Task instructions: Extract from the entries below, exactly as given, only the lines from the line containing "The build123d and" to the line containing "height = places[:, 2]", both lines included.

Records for processing:

________________

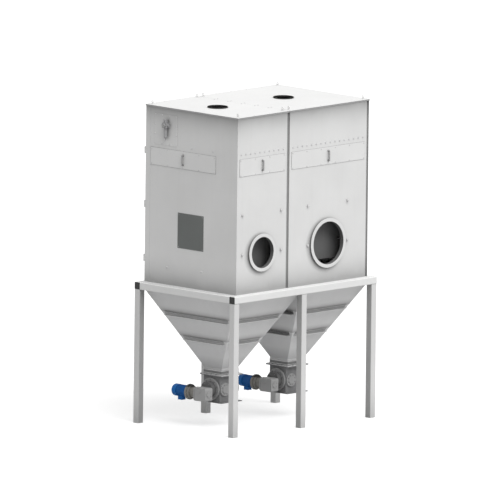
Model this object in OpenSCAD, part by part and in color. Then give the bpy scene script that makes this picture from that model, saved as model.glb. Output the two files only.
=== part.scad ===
// Filter dust collector: two filter chambers side by side on a square tube frame,
// with a pyramid hopper, a rotary valve and a worm gearmotor under each half.
// Millimetres, Z up, the long front with the inlets faces -Y, the plate side faces -X.

/* [Frame] */
// Outside length of the steel frame along the front
frame_l = 2820; // [2700:20:3400]
// Outside depth of the steel frame
frame_w = 1910; // [1870:10:2300]
// Side of the square tube of legs and beams
tube = 100; // [80:5:120]
// Wall of the square tube
tube_t = 5; // [4:0.5:8]
// Outer corner radius of the square tube
tube_r = 10; // [8:1:14]
// Height of the top of the beams above the floor
frame_top = 1960; // [1900:20:2300]
// Place of the middle legs along the front, which is also where the hoppers meet
middle_x = -20; // [-100:10:100]

/* [Body] */
// How far the chambers stand in from the outside of the frame at the left and right
set_x = 110; // [100:2:150]
// How far the chambers stand in from the outside of the frame at the front and back
set_y = 80; // [65:1:95]
// Height of the chambers above the beams, roof included
body_h = 2475; // [2400:25:3200]
// Width of the narrow chamber, up to the middle of the recessed strip
narrow_w = 1007; // [900:1:1200]
// Thickness of the sheet walls
sheet = 4; // [3:0.5:6]
// Depth of the folded edges of the wall panels
fold = 40; // [30:5:60]
// Width of the recessed strips
strip_w = 50; // [40:2:60]
// Width of the recessed strips at the right end
end_strip_w = 38; // [30:2:50]
// Depth of the recessed strips behind the wall panels
strip_d = 15; // [10:1:20]

/* [Roof] */
// Thickness of the roof sheets
roof_t = 4; // [3:0.5:6]
// How far the roof stands out over the walls
roof_over = 15; // [10:1:25]
// Diameter of the clean air hole in each roof sheet
roof_hole = 280; // [200:10:400]
// How far those holes lie in front of the middle
hole_front = 14; // [0:2:60]
// Outside diameter of the small lifting eyes
eye_d = 40; // [30:2:60]

/* [Hatches] */
// Height of the three flat hatches
hatch_h = 240; // [200:10:280]
// Height of the middle of the hatches above the beams
hatch_up = 1770; // [1700:10:1800]
// Width of the hatch on the left face
hatch_left_w = 1236; // [900:4:1300]
// Thickness of a hatch
hatch_t = 5; // [4:0.5:8]
// Distance from a hatch to the edge of its wall panel
hatch_margin = 42; // [30:2:60]
// Length of a bow handle
handle_l = 150; // [120:5:180]
// Rod diameter of a bow handle
handle_d = 18; // [10:1:22]
// How far a bow handle stands off its hatch
handle_out = 34; // [28:1:60]

/* [Inlets] */
// Clear diameter of the inlet of the narrow chamber
inlet_a = 430; // [300:10:480]
// Clear diameter of the inlet of the wide chamber
inlet_b = 592; // [450:2:640]
// Height of the inlet centres above the beams
inlet_up = 558; // [500:2:640]
// Radial width of the inlet flange rings
inlet_rim = 48; // [40:1:60]
// How far the flange ring stands off the wall
inlet_out = 30; // [25:1:60]
// Distance from the wall to the baffle plate behind an inlet
baffle_gap = 175; // [120:5:250]
// How far a baffle plate reaches below the middle of its inlet
baffle_low = 255; // [220:5:300]

/* [Left face] */
// Side of the bare square plate
sign_side = 490; // [400:10:560]
// Height of the middle of the square plate above the beams
sign_up = 788; // [740:2:890]
// Width of the service cover beside the roof
cover_w = 436; // [380:4:480]
// Height of the service cover
cover_h = 430; // [380:5:460]

/* [Back doors] */
// Height of the lower edge of the back doors above the beams
door_up = 132; // [100:2:200]
// Height of the back doors
door_h = 1900; // [1700:50:2000]
// Depth of the back doors
door_t = 25; // [20:1:40]
// Distance between the hinges of a back door
hinge_pitch = 750; // [650:10:800]

/* [Hoppers] */
// Height of the upright rim of a hopper, below the top of the beams
rim_h = 95; // [80:5:120]
// Height of the sloping part of a hopper
slope_h = 1050; // [950:10:1100]
// Height of the square neck under the slope
neck_h = 99; // [80:1:120]
// Outer side of the square neck
neck = 334; // [300:2:360]
// Side of the square flanges at neck and valve
flange_side = 415; // [400:5:460]
// Thickness of the square flanges
flange_t = 10; // [8:1:14]
// Thickness of the hopper sheet
hopper_t = 4; // [3:0.5:6]
// Height of the channels that stiffen the hopper walls
rib_h = 50; // [40:2:65]
// How far those channels stand out
rib_out = 26; // [20:2:50]
// Sheet thickness of those channels
rib_t = 4; // [3:0.5:8]

/* [Rotary valves] */
// Height of a valve from flange to flange
valve_h = 381; // [370:1:400]
// Height of the rotor axis above the underside of the valve
rotor_up = 187; // [180:1:195]
// Distance between the corner bolt holes of the outlet flange
bolt_pitch = 375; // [360:5:380]
// Diameter of those bolt holes
bolt_hole = 14; // [11:1:18]
// Inner diameter of the valve casing
casing_d = 280; // [260:5:290]
// Wall of the valve casing
casing_t = 12; // [10:1:16]
// Gap between the rotor blades and the casing
rotor_gap = 1.5; // [1:0.25:2]
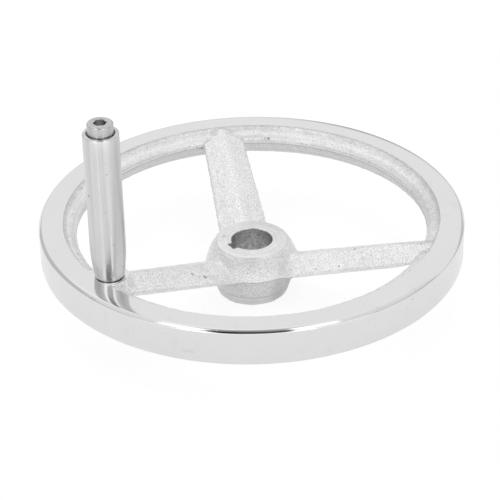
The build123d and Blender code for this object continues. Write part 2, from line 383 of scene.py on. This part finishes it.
# crisp edges only where a tool has cut; the cast skin stays smooth
wheel.data.shade_smooth()
wheel.data.set_sharp_from_angle(angle=radians(26))
loopEdge = np.empty(len(wheel.data.loops), np.int64)
wheel.data.loops.foreach_get("edge_index", loopEdge)
edgeCut = np.zeros(len(wheel.data.edges), bool)
edgeCut[loopEdge[np.repeat(kind > 0, loopCount)]] = True
sharp = wheel.data.attributes["sharp_edge"].data
flags = np.empty(len(sharp), bool)
sharp.foreach_get("value", flags)
sharp.foreach_set("value", flags & edgeCut)
wheel.data.update()
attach(wheel, "wheel_body")
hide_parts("wheel")

# where each point lies on the casting, for its finish and for the shade and highlight painted on it: height over the
# parting surface, distance from the face's inner edge, distance from the seams at rim and hub, and whether it is the
# rim's skin
away, out, aside = spokePlace(places[:, 0], places[:, 1])
height = places[:, 2]
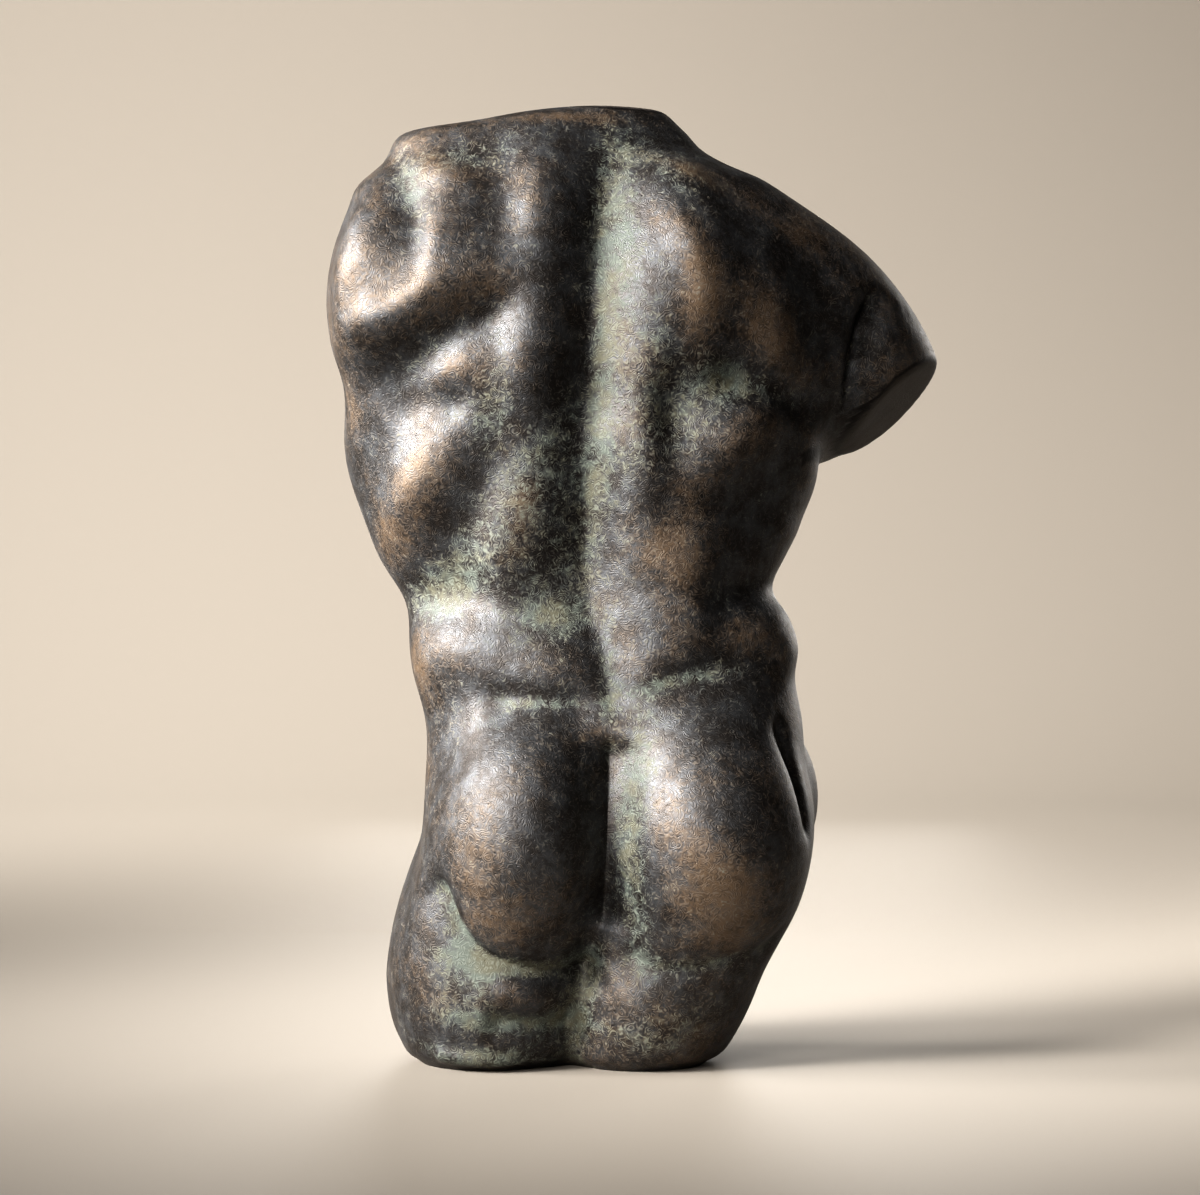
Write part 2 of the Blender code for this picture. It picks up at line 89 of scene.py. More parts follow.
# The core's four profiles: (height, reach). Left and right are as seen from behind.
LEFT_OUTLINE = [
    (-16, -74), (4, -93), (18, -107), (49, -113), (74, -110), (102, -104), (126, -97), (149, -88),
    (187, -86.5), (216, -87.5), (244, -91.5), (266, -95), (292, -100.5), (320, -116.5),
    (349, -126.5), (387, -135.5), (425, -138), (454, -146), (482, -149), (511, -145),
    (539, -135), (552, -130), (560, -121), (570, -112), (584, -108), (604, -104)]
RIGHT_OUTLINE = [
    (-16, 68), (4, 80), (18, 94), (49, 116), (92, 145), (121, 151), (159, 154), (187, 150),
    (216, 150), (244, 145), (263, 147), (282, 141), (299, 131), (320, 139.5), (334, 146),
    (349, 150), (377, 161), (414, 168), (454, 171), (494, 171), (520, 166), (539, 150),
    (558, 127), (568, 103), (577, 87), (587, 78), (596, 69), (607, 60)]
BACK_PROFILE = [
    (-16, -28), (4, -32), (34, -38), (79, -48), (134, -58), (184, -70), (219, -78), (244, -76),
    (268, -70), (304, -66), (364, -72), (434, -82), (494, -80), (544, -64), (584, -44),
    (604, -34), (644, -28)]
FRONT_PROFILE = [
    (-16, 60), (4, 66), (44, 72), (94, 72), (144, 66), (204, 62), (264, 62), (324, 70),
    (384, 80), (444, 88), (494, 84), (534, 66), (564, 46), (604, 34), (644, 28)]
# How far the chest is turned against the hips: depth per thousand sideways.
CHEST_TURN = [(-16, 0), (104, 0), (254, 10), (354, 60), (454, 160), (524, 170), (644, 140)]

# The line inside the figure that the rings are centred on.
AXIS_ACROSS = [(4, 5), (104, 20), (254, 22), (354, 12), (474, 20), (604, 20)]
AXIS_DEEP = [(4, 0), (254, 0), (404, 14), (474, 16), (604, 16)]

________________

Result for this task:
The build123d and Blender code for this object continues. Write part 2, from line 383 of scene.py on. This part finishes it.
# crisp edges only where a tool has cut; the cast skin stays smooth
wheel.data.shade_smooth()
wheel.data.set_sharp_from_angle(angle=radians(26))
loopEdge = np.empty(len(wheel.data.loops), np.int64)
wheel.data.loops.foreach_get("edge_index", loopEdge)
edgeCut = np.zeros(len(wheel.data.edges), bool)
edgeCut[loopEdge[np.repeat(kind > 0, loopCount)]] = True
sharp = wheel.data.attributes["sharp_edge"].data
flags = np.empty(len(sharp), bool)
sharp.foreach_get("value", flags)
sharp.foreach_set("value", flags & edgeCut)
wheel.data.update()
attach(wheel, "wheel_body")
hide_parts("wheel")

# where each point lies on the casting, for its finish and for the shade and highlight painted on it: height over the
# parting surface, distance from the face's inner edge, distance from the seams at rim and hub, and whether it is the
# rim's skin
away, out, aside = spokePlace(places[:, 0], places[:, 1])
height = places[:, 2]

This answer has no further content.